Should the New Orleans Saints and Indianapolis Colts Aim for 16-0?

Gerald Ng@geraldngkkContributor IIDecember 17, 2009

ATLANTA - DECEMBER 13:  Quarterback Drew Brees #9 of the New Orleans Saints huddles the offense against the Atlanta Falcons at Georgia Dome on December 13, 2009 in Atlanta, Georgia. The Saints won 26-23. (Photo by Kevin C. Cox/Getty Images)
Kevin C. Cox/Getty Images

As the Indianapolis Colts and New Orleans Saints continue their trailblazing form, the question grows bigger and bigger. It looks likely that it will be answered, or at least half of it anyway, come this Thursday when the Colts face the Jacksonville Jaguars. The question?

Should the Saints and Colts aim for 16-0?

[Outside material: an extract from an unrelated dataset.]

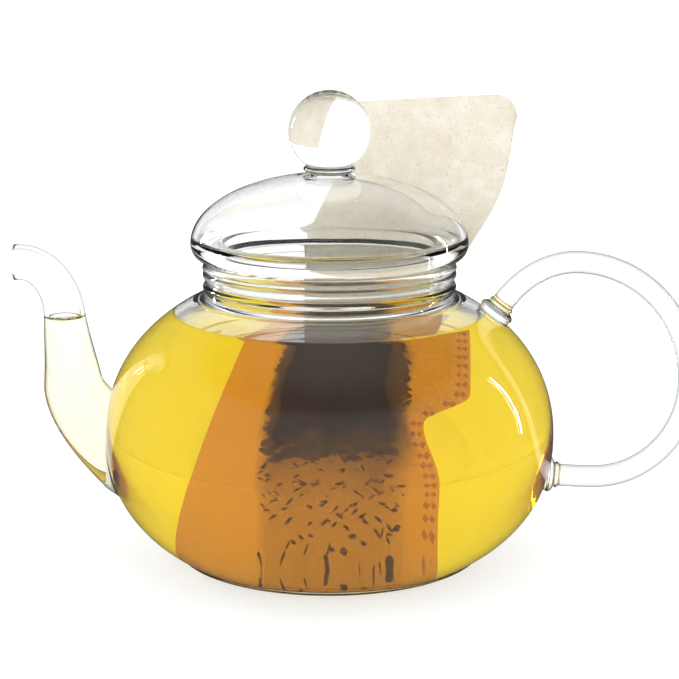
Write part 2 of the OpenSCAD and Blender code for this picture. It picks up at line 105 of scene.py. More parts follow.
# The tea stands this high in the bulb and in the spout, and creeps a little up the glass
TEA_TOP = 78.7 * MM
CREEP = 1.3 * MM
# A liquid's skin lies this deep in the glass that holds it, so that no air shows between them
WETTED = 0.12 * MM
# The tea in the spout begins this deep in the bulb's wall
ROOT_SUNK = 0.3 * MM

# Round pieces have this many sides; points nearer than SAME_PLACE are one point
SEGMENTS = 160
SAME_PLACE = 1e-6


# --- Small helpers ---


class Wires:
    """Places nodes in a tree and joins them."""

    def __init__(self, tree):
        self.tree = tree

    def node(self, kind, inputs=None, **settings):
        made = self.tree.nodes.new(kind)
        for key, value in settings.items():
            setattr(made, key, value)
        for key, value in (inputs or {}).items():
            self.set(made.inputs[key], value)
        return made

    def set(self, socket, value):
        if isinstance(value, bpy.types.NodeSocket):
            self.tree.links.new(value, socket)
        else:
            socket.default_value = value

    def math(self, operation, a, b=0.0, c=0.0):
        made = self.node("ShaderNodeMath", operation=operation)
        for socket, value in zip(made.inputs, (a, b, c)):
            self.set(socket, value)
        return made.outputs[0]

    def place(self):
        return self.node("ShaderNodeTexCoord").outputs["Object"]

    def noise(self, place, scale, detail, roughness=0.5):
        inputs = {"Vector": place, "Scale": scale, "Detail": detail, "Roughness": roughness}
        return self.node("ShaderNodeTexNoise", inputs).outputs

    def blend(self, share, first, second):
        """Two shaders, the second one by the share that is given."""
        return self.node("ShaderNodeMixShader", {0: share, 1: first, 2: second}).outputs[0]

    def tint(self, share, first, second):
        """Two colours, the second one by the share that is given."""
        inputs = {"Fac": share, "Color1": first, "Color2": second}
        return self.node("ShaderNodeMixRGB", inputs).outputs[0]

    def bump(self, height, strength, distance):
        inputs = {"Height": height, "Strength": strength, "Distance": distance}
        return self.node("ShaderNodeBump", inputs).outputs[0]


def new_mesh_object(name, points, faces=(), edges=()):
    mesh = bpy.data.meshes.new(name)
    mesh.from_pydata([tuple(p) for p in points], list(edges), list(faces))
    mesh.update()
    obj = bpy.data.objects.new(name, mesh)
    bpy.context.scene.collection.objects.link(obj)
    return obj


def set_material(obj, material):
    obj.data.materials.clear()
    obj.data.materials.append(material)
    for face in obj.data.polygons:
        face.material_index = 0


def shade_smooth(obj):
    for face in obj.data.polygons:
        face.use_smooth = True


def tidy_shell(obj):
    """Merges doubled points, closes seams, turns faces outwards and shades smooth."""
    work = bmesh.new()
    work.from_mesh(obj.data)
    bmesh.ops.remove_doubles(work, verts=work.verts, dist=SAME_PLACE)
    bmesh.ops.dissolve_degenerate(work, edges=work.edges, dist=SAME_PLACE / 2)
    bmesh.ops.recalc_face_normals(work, faces=work.faces)
    if work.calc_volume(signed=True) < 0:
        bmesh.ops.reverse_faces(work, faces=work.faces)
    work.to_mesh(obj.data)
    work.free()
    shade_smooth(obj)
    return obj


def grid_faces(rows, cols, wrap_rows=False, wrap_cols=False, first=0, flipped=False):
    """Faces of a grid of points that is stored row by row, from the point numbered first."""
    faces = []
    for i in range(rows if wrap_rows else rows - 1):
        for j in range(cols if wrap_cols else cols - 1):
            a, b = first + i * cols, first + (i + 1) % rows * cols
            n = (j + 1) % cols
            face = (a + j, b + j, b + n, a + n)
            faces.append(face[::-1] if flipped else face)
    return faces


def eased(t):
    t = min(max(t, 0.0), 1.0)
    return t * t * (3 - 2 * t)


def mixed(a, b, t):
    return a + (b - a) * t


def arc(cx, cz, rx, rz, start, end, steps):
    """Points on an ellipse from one angle to another, in degrees."""
    angles = [math.radians(mixed(start, end, i / steps)) for i in range(steps + 1)]
    return [(cx + rx * math.cos(a), cz + rz * math.sin(a)) for a in angles]


# --- Geometry Nodes trees ---


FLOAT, INT = "NodeSocketFloat", "NodeSocketInt"
OBJECT, MATERIAL, GEOMETRY = "NodeSocketObject", "NodeSocketMaterial", "NodeSocketGeometry"


def start_tree(name, sockets):
    """A geometry tree with named inputs: [(name, socket type), ...]."""
    tree = bpy.data.node_groups.new(name, "GeometryNodeTree")
    tree.interface.new_socket(name="Geometry", in_out="OUTPUT", socket_type=GEOMETRY)
    for label, kind in [("Geometry", GEOMETRY)] + sockets:
        tree.interface.new_socket(name=label, in_out="INPUT", socket_type=kind)
    return tree, Wires(tree), tree.nodes.new("NodeGroupInput").outputs


def end_tree(wires, geometry, material):
    """Ends a tree in real, smooth geometry with its material."""
    real = wires.node("GeometryNodeRealizeInstances", {0: geometry})
    smooth = wires.node("GeometryNodeSetShadeSmooth", {0: real.outputs[0]})
    dressed = wires.node(
        "GeometryNodeSetMaterial", {"Geometry": smooth.outputs[0], "Material": material}
    )
    out = wires.tree.nodes.new("NodeGroupOutput")
    wires.tree.links.new(dressed.outputs[0], out.inputs[0])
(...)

Let's look at the positives first. You get the chance to go for the holy grail. To some, going undefeated might just be bigger than winning the Superbowl itself. Every year a new Superbowl champion is crowned. But it's rare to see a team go undefeated. To see either the Colts or Saints join the Patriots in the same decade would be a once-in-a-lifetime event.

Even if they don't win the Superbowl, going undefeated will immediately put you in an elite class of unbeatables like the Miami Dolphins of 1970 and the New England Patriots of 2008.

Why they should go for 16-0

Another reason why they should just go for broke and aim for 16-0 is the momentum it brings going into the postseason. The starters will play at an extremely competitive level all the way to the postseason, and they still get a week to rest before their playoff journeys begin. If everything goes as planned, the players will be fresh and they will remain competitive. It's a win-win situation.

It also brings an air of excitement to the city and keeps the hype on the team. All that attention would bring additional pressure on the team to succeed. It would be a pre-playoff test of how your players handle the pressure. This is particularly important to the New Orleans Saints, where most of their players have yet to taste Superbowl glory, while the Colts retain a large part of their 2007 Superbowl winning team.

Why they should not go for 16-0

It isn't a bed of roses though. The risk of injury would linger every time a player is slow to get up. That's the main motivation for the decision makers, Sean Payton and Jim Caldwell, to sit their starters. If they choose this route, they would hope giving them an extended period of rest would bring the players back, more rejuvenated than ever to make that final push for the season.

It also gives your backups a chance to shine. By the way the team performed this year, many of the players would expect a raise in salary. By having your backups play, and if they could do a commendable job, it gives you a bargaining chip on the negotiation table where they don't necessarily need to overpay if they have a capable replacement already on the team.

What they should do

Jon Madden pointed out in a recent interview that by resting some players while others play is creating a hierarchy system in your team, and it destroys the all-for-one, one-for-all concept. There's the risk of creating disharmony in the locker room if they try this, which is why they should't.

What they should do instead is put them in for the first half. Tell your first team players that they should try to put as many points on the board before the match is handed over to the backups. At halftime, regardless of the score, pull the entire first team offense and defense. This also gives the backups an additional incentive to not let the team down.